David Kaczynski told the students about the soul-searching he went through when he first began to suspect Ted might be the person law enforcement called the Unabomber. It was his wife, Linda, a philosophy professor at a college in upstate New York, who first wondered if the bomber who hated technology might be Ted.

David remembers his brother as a gentle man, so at first it seemed inconceivable that Ted could have been so violent. One of his first memories of Ted is from a time when David was 2 and Ted was about 10. The family had just moved to a home in the suburbs and David liked pushing open the door to get into the back yard but was too little to open the door and come back inside. So Ted rigged up a makeshift handle out of a spool of thread.

"Ted loved me. He cared for me," David Kaczynski says.

When the New York Times published Ted's rambling 35,000-word "manifesto" in 1996, David and Linda studied it for weeks, comparing it with letters David had received over the years as Ted left his teaching position at the University of California at Berkeley and moved to a remote cabin in Montana.

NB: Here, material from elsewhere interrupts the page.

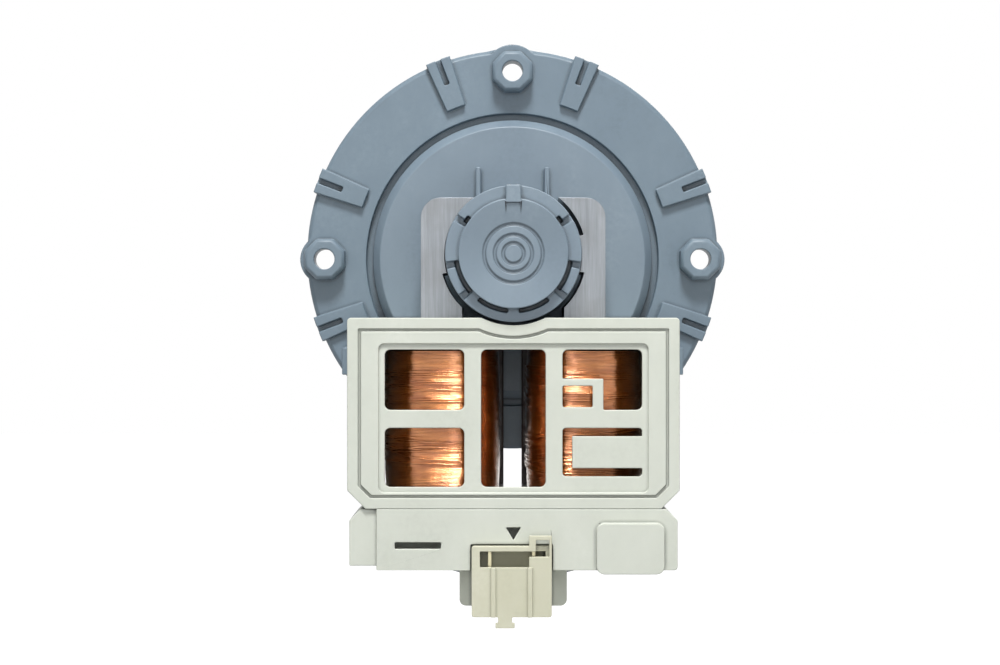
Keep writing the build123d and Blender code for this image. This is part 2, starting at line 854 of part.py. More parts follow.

As it became clear that Ted probably was the Unabomber, David Kaczynski realized his dilemma: "Whatever choice we made could cause someone to die."

Ultimately, he says, the choice was between "being responsible or turning away."

It wasn't until Ted was arrested and his name made headlines around the world, though, that David Kaczynski was hit with the realization that "the name Kaczynski would be associated forever with violence, murder and madness."